The pair tied the knot and before long they welcomed their first son. Roger seemed to relish the role of being a father.
“He would bring him up to visit and you know, they would play and he seemed very happy being a dad,” Lynn’s assistant told Canning.
But the couple also had their challenges. The military lifestyle meant that they often had to endure long periods apart and when their son was 4 years old, Lynn was deployed to Saudi Arabia. While she was away, Roger was often seen out partying with a group of young teenagers and hosted alcohol-fueled parties at their home. When word got out to Lynn halfway across the world, she wasn’t pleased.
“Our marriage cannot withstand another deployment like this. Period,” she said in one message left on the couple’s answering machine.
When she returned, Roger convinced Lynn to let his troubled brother Rodney come live with them. Rodney had been on probation on Florida but was allowed to move to El Paso, Texas, where the family was stationed, after Lynn agreed to write the court a letter taking responsibility for him.
She also found out she was pregnant with the couple’s second child. With her family growing, Lynn decided she wanted to stay closer to them and put in a transfer to teach ROTC in Minnesota.
“She was going to be a teacher. It was something that she was really looking forward to,” Roger said.
But before she ever started the new position, Lynn was brutally murdered.
After finding no signs of a robbery, investigators concluded Lynn had been targeted. But who would have wanted the beloved military leader dead?
“It could be anybody,” El Paso Det. Gonzalo Chavarria said. “It could be a neighbor. It could be a lover. She was a Captain, she was a supervisor, and we thought about her troops and her subordinates and maybe somebody that she might have disciplined.”
Investigators felt certain the one person who couldn’t have killed Lynn that day was her husband, Roger.
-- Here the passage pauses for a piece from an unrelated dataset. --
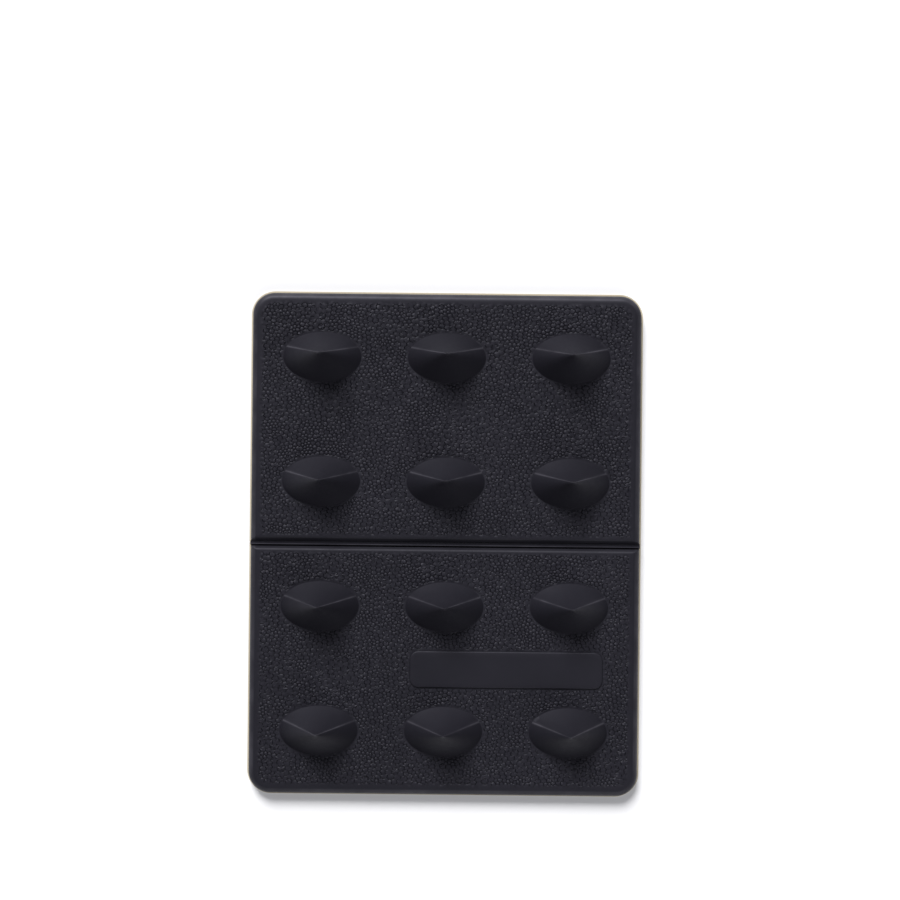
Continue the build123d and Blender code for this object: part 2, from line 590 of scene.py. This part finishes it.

He had a solid alibi and had been seen all day by his coworkers.
But detectives soon learned that there had been tension between Lynn and Rodney, who had become an unwelcome house guest.
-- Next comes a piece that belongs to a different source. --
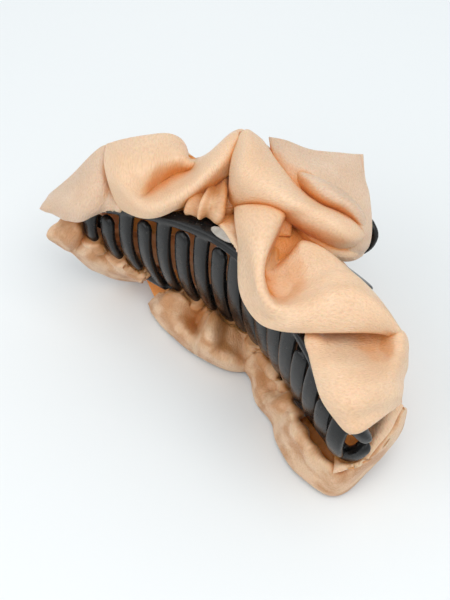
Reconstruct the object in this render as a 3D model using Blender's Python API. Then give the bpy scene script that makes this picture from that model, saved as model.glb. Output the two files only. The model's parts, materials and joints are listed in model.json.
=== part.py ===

“There were times where he would just lay around all day long,” Moore recalled, adding it had become a “not very good relationship” between Lynn and Rodney, and Roger had asked his younger brother to move out.
Rodney initially cooperated with authorities and suggested another possible suspect, a woman who he said had a crush on Roger. But investigators discovered the relationship between the woman and Roger had gone much deeper — the pair were having a full-blown affair and the woman, who was 19, was pregnant.
Lynn had even gone to the woman's home once to try to talk and work things out. Despite the betrayal, Lynn had remained committed to trying to make her relationship work.
“I think it was important to Lynn that her family stay together and that her son be raised by you know, a mother and father, and that she would work it out,” Moore said.
Her devotion may have been a deadly mistake.
Police were able to link the murder to Rodney through a bloody palm print found on Lynn’s arm.
When he was confronted with the evidence, Rodney allegedly confessed to the crime and told police that he had only killed Lynn because his brother asked him to carry out the murder. Rodney said Roger had helped him prepare the weapon and had even laid out a spare set of clothes Rodney could change into after the killing, investigators alleged.
“Roger wanted a life insurance policy, he wanted custody of his young son. He knew that if his affair became apparent that he’d face consequences in the military, including prosecution and military jail,” prosecutor John Gibson explained of this theory in the case. “He didn’t want to move to follow Lynn and her career to Minnesota. He wanted to stay and he wanted to party back here in El Paso.”
Investigators also spoke to six people from Roger’s inner circle who said they knew he wanted Lynn dead, including two who said Roger had asked them to carry out the deadly act.
Rodney — who would later refuse to testify against his brother — was convicted as a civilian of capital murder and sentenced to life in prison.
Roger was found guilty of solicitation of murder and given four life sentences, according to the El Paso Times.
He continues to profess his innocence from behind bars, placing the blame for his wife’s death solely on his brother.
“I love my wife,” he told Canning from a Texas state prison. “We were trying to build a future together.”